BASF expands bioplastic capacity

Just came back from the World Detergents Conference in Switzerland and the only word that stood out during the entire event was “sustainability”. A colleague from another magazine and I were actually thinking of taking a shot every time sustainability was mentioned but then we would be too drunk before the first morning break starts. =)

I will try to post a recap of the event but here’s a short blog post from a surfactant/oleochemical expert Neil Burns of Neil Burns and Associates to give a glimpse of what happened during the detergent sustainability fest.

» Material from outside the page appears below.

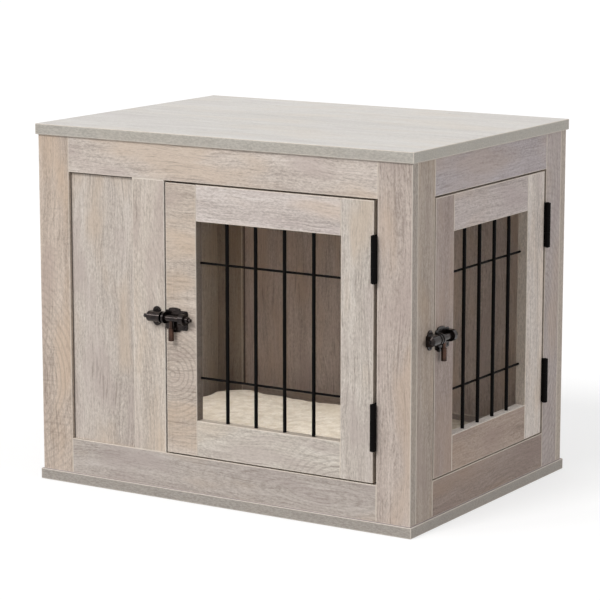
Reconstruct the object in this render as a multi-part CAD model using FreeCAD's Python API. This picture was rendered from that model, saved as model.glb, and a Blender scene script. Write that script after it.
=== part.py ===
# A dog crate end table: a cabinet of framed boards with a flat top, a cushion on its floor, and two
# barred doors, one in the front and one in the right side. Each door hangs on two butt hinges and is
# held by a barrel bolt, whose keeper stands on the frame beside the door.
#
# Frame: +Z up, the front faces -Y and the barred side door faces +X. The origin is the centre of the
# base's underside, so the floor is Z = 0. Sizes are millimetres.
#
# Each of the four faces is drawn flat, in its own axes: u runs along the face, w points outwards
# with w = 0 on the outer surface, and z is the height. A placement then turns the face about Z.
import FreeCAD, Part
import math
import os

Vector = FreeCAD.Vector

# ---------------------------------------------------------------- driving dimensions
body_width = 604.0
body_depth = 442.0
total_height = 512.0
overhang = 3.0                  # the top and the base stand this far past the body all round
top_thickness = 15.0
base_thickness = 15.0
frame_thickness = 15.0          # every stile and rail, doors included
arris = 0.5                     # the broken edge of each board
cut_past = 1.0                  # a bore's cutter runs this far past each end

front_stile_width = 52.0
side_stile_width = 45.0         # with the front frame's edge beside it, a 60 mm corner post
back_stile_width = 60.0
frame_rail_height = 50.0
fixed_panel_width = 109.0       # the clear width of the recessed panel left of the front door
middle_stile_width = 53.0

panel_thickness = 5.0
groove_depth = 8.0
panel_play = 0.8                # between a panel's edge and the bottom of its groove
tenon_thickness = 5.0
tenon_length = 8.0
tenon_shoulder = 10.0           # from a rail's long edge to its tenon
joint_play = 0.1                # round a tenon or a panel, on each side

front_door_stile_width = 50.0
side_door_stile_width = 50.0
door_rail_height = 50.0
strike_gap = 2.5                # beside the free edge of a door
hinge_gap = 5.5
door_top_gap = 2.5
door_bottom_gap = 2.0

bar_diameter = 5.0
bar_count = 4
bar_socket_depth = 9.0
bar_socket_play = 0.15          # on the radius
wire_diameter = 3.2
wire_from_window_edge = 58.5

hinge_height = 63.0
hinge_from_door_end = 45.0
knuckle_diameter = 8.0
knuckle_count = 3
knuckle_gap = 0.3
knuckle_stand_off = 4.5         # from the face to the hinge axis
pin_diameter = 4.0
pin_play = 0.06                 # on the radius
pin_end_proud = 0.8             # the pin past the last knuckle, above and below
leaf_thickness = 1.2
leaf_depth = 12.5
leaf_into_knuckle = 1.8

latch_height = 258.0            # of the bolt's axis above the floor
bolt_stand_off = 7.0            # from the face to the bolt's axis
plate_drop = 2.8                # the plate's middle below the bolt's axis
plate_length = 36.0
plate_height = 27.0
plate_thickness = 1.6
plate_corner_radius = 2.5
plate_setback = 0.3             # from the door's free edge to the plate and the front guide
lobe_length = 20.0              # of the swelling above and below the plate
lobe_rise = 3.6
lobe_shoulder = 1.4             # how far a lobe's first slope runs along the plate
lobe_shoulder_rise = 2.5
lobe_from_front = 14.5          # from the plate's front end to the middle of its lobes
guide_diameter = 16.0
front_guide_length = 3.0
rear_guide_length = 7.5
rear_guide_setback = 0.5        # from the plate's rear end
bolt_diameter = 8.8
bolt_play = 0.08                # on the radius, in the guides
bolt_length = 45.0
bolt_travel = 6.5
bolt_tip_setback = 0.5          # the drawn bolt's tip, inside the door's free edge
bolt_nub_diameter = 5.0
bolt_nub_length = 3.8
handle_gap = 0.3                # between the handle's stem and the front guide with the bolt shot
handle_stem_diameter = 5.2
handle_stem_play = 0.05         # on the radius, in the bolt's cross hole
handle_stem_depth = 1.0         # the stem's end, above the bolt's axis
handle_stem_drop = 14.0         # from the bolt's axis to the top of the knob
handle_knob_diameter = 7.8
handle_drop = 31.5              # from the bolt's axis to the end of the knob

keeper_length = 24.0
keeper_bore_diameter = 11.8
keeper_bore_depth = 13.0
keeper_waist_diameter = 14.2
keeper_rim_length = 2.6
keeper_strap_width = 13.0
keeper_shoulder_length = 2.6    # the cone between the waist and the neck
keeper_neck_diameter = 4.0      # the small end of that cone
keeper_nub_diameter = 5.6
keeper_nub_length = 4.8

cushion_gap = 6.0               # between the cushion and the walls
cushion_height = 46.0           # at the crown
cushion_side_pull = 5.0         # how far each side draws in between its corners
cushion_corner_radius = 28.0
# Each step up the cushion: (share of its height, how far its outline stands in from the fullest).
cushion_steps = ((0.0, 8.0), (0.3, 0.0), (0.7, 1.5), (0.92, 10.0), (1.0, 24.0))

# ---------------------------------------------------------------- derived places
frame_low = base_thickness
frame_high = total_height - top_thickness
opening_low = frame_low + frame_rail_height
opening_high = frame_high - frame_rail_height
side_depth = body_depth - 2 * frame_thickness
corner_post = side_stile_width + frame_thickness
front_doorway = body_width - 2 * front_stile_width - fixed_panel_width - middle_stile_width
side_doorway = body_depth - 2 * corner_post
mid_depth = -frame_thickness / 2
wire_depth = mid_depth - (bar_diameter + wire_diameter) / 2
knuckle_pitch = hinge_height / knuckle_count

along = Vector(1, 0, 0)
outwards = Vector(0, 1, 0)
up = Vector(0, 0, 1)


def turn(angle, x, y):
    """The placement that turns a face drawn in (u, w, z) about Z and moves it to (x, y)."""
    return FreeCAD.Placement(Vector(x, y, 0), FreeCAD.Rotation(up, angle))


# Where each face's u = 0 lies, and which way the face looks.
front_face = turn(180, body_width / 2, -body_depth / 2)
back_face = turn(0, -body_width / 2, body_depth / 2)
right_face = turn(-90, body_width / 2, side_depth / 2)
left_face = turn(90, -body_width / 2, -side_depth / 2)
# A doorway's own axes start at the frame's edge on the hinge side, with u towards the keeper.
front_door_place = turn(180, body_width / 2 - front_stile_width, -body_depth / 2)
side_door_place = turn(-90, body_width / 2, side_doorway / 2)

nodes = {}


def placed(shape, placement):
    """A copy of a shape drawn on a face, turned into its place."""
    turned_copy = shape.copy()
    turned_copy.Placement = placement.multiply(turned_copy.Placement)
    return turned_copy


def add(name, shape, placement=FreeCAD.Placement()):
    """Keep one named piece, turned into place when it was drawn on a face."""
    nodes[name] = placed(shape, placement)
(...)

For now, back to this news from BASF about its capacity expansion for bioplastic product Ecoflex from 14,000 tonnes/year to 60,000 tonnes in Ludwigshafen, Germany. The expanded capacity is expected to come onstream at the end of 2010.

Ecoflex is a petroleum-based (aliphatically aromatic copolyester) biodegradable plastic that exhibits same properties as that of low density polyethylene (LDPE). Ecoflex combined with corn-based polylactic acid (PLA) is also used in BASF’s Ecovio plastic, which can replace high density polyethylene (HDPE) in certain applications.

BASF said the expansion is necessary to meet increasing demand. With the integration of Ciba’s plastic portfolio to BASF’s business, the company terminated Ciba’s Envirocare for oxo-biodegradable plastics effective July 1, 2010. Envirocare was used to manufacture polyethylene mulch films for agricultural use.

BASF said it has supplied biodegradable plastics for the manufacture of mulch films and other applications for many years in the form of Ecoflex and Ecovio.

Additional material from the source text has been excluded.